# DVD-R/RW drives



## DishDude1 (Apr 13, 2002)

I am looking into buying a new computer, is a DVD burner worth it? I have some old VHS tapes it would be nice to transfer to DVD, but I can't even find anything that says if I would be able to do that, I guess I would need a tv card also. Anyones input/advice would be appreciated!


----------



## James_F (Apr 23, 2002)

I've been moving VHS to DVD over the past few months. It works really well. The only thing you have to remember is the quality of the source. Some of my old VHS tapes had deteriorated and DVD really brings out that poor quality of VHS. 

The good news is that these DVDs should last longer than my old VHS tapes. Now I just have to figure out how to get some of my 8mm on DVD.


----------



## MarkA (Mar 23, 2002)

Yeah, you'll need a good video input card OR a digital video camera with a video input and a FireWire card (this will allow you with most cameras to hook the VCR up to the camera and the camera upto the computer)


----------



## gcutler (Mar 23, 2002)

A digital Video Camera would be overkill unless he has a need for one. As the cost of most available video camera 2x-3x more expensive than most capture devices...

If you want to add a capture device seperate from the machine order, you have a few EXTERNAL options. If looking at any device, it will need to support up to 720x480 resolution @ up to 30 frames per second in order for it to capture properly to be put on DVD.

Here are the ones from Dazzle...

DVC-80 = USB 1.x (around $60 , very specific make sure all needs are met with this one, keep away unless keeping cost down is most important) 
http://www.dazzle.com/products/dvc80.html

DVC-100 = USB 1.x (around $150)
http://www.dazzle.com/products/dvc100.html

DVC-150 = USB 2.0 (around $175)
http://www.dazzle.com/products/dvc150.html

Hollywood DV Bridge = Firewire (around $250)
http://www.dazzle.com/products/hw_bridge.html

I think the Dazzle DVC-150 would be a good middle ground. I went with the Dazzle Hollywood DV bridge, and most of the time the $50 difference I didn't need (but sometimes it comes in handy). The DVC models will encode the data on the fly to be ready for DVD (about 2GB per hour of recording using DVD compatible compression), but if you think you will be making alot of edit from what you get from the tapes, the Hollywood DV Bridge is better because the data is outputted in close to pure uncompressed Digital Video (around 12GB per hour using no or little compression) and can be edited easily then turned into Compressed DVD format.

Make sure that you will have at least 40GB devoted to the DVD conversion and authoring process, so a larger hard drive may be in order than what you were expecting.


----------



## Chris Blount (Jun 22, 2001)

I love my DVD burner. I've been transferring all kinds of old VHS and 8mm tapes to DVD over the past couple of months. 

You will need a fast computer with lots of hard drive space.
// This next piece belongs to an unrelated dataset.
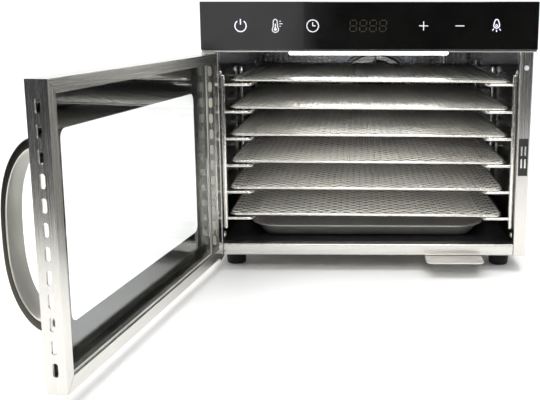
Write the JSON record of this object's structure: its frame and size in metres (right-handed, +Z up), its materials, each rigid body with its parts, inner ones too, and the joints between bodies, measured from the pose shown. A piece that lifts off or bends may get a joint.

Gcutler's breakdown above is a pretty good guide to follow. The only thing I would add is to expect to spend a few days learning the software along with the in & outs of DVD authoring. Also, it would help if you had a DVD player that recognized DVD RW discs so you can burn test discs. 

You asked if it's worth getting a DVD burner? Yes, just be prepared to spend some serious face time with your computer.

I, for one, wanted to reach the holy grail of DVD authoring so I purchased software that encodes DVD's in Dolby Digital and anamorphic widescreen. It cost me some bucks but it was worth it to me since I have a wide screen HDTV and a Dolby Digital home theater but that's just me. Just know that most DVD authoring software does NOT encode in Dolby Digital. Just PCM (Pulse Code Modulation) which uses up more disc space. Also, you will be able to make legal backups of your store bought DVD's with certain types of software that can be purchased in the store.


----------



## gcutler (Mar 23, 2002)

Agree 100% about RW and learning the tools. After the Drive, the Capture Device and the Firewire card, I ended up with 3 editing programs (not inclusing XP's Movie Maker). 2 authoring programs and a bunch of other stuff. They were not all the same quality and it took a few hours to learn all the issues of authoring.

Before you upgrade to better authoring tools (or even the Deluxe version of the freebies given). Try to master one of the Authoring Tools. I ended up buying one tool that I would have saved money if I would have upgraded one of the bundled tools. And of course there are semi-professional / professional tools. Until you know exactly what you want, don't spend anything over $100 on any editing or authoring product. I could go for one of those $500 tools, but probably would only use the advanced stuff 5% of the time.


----------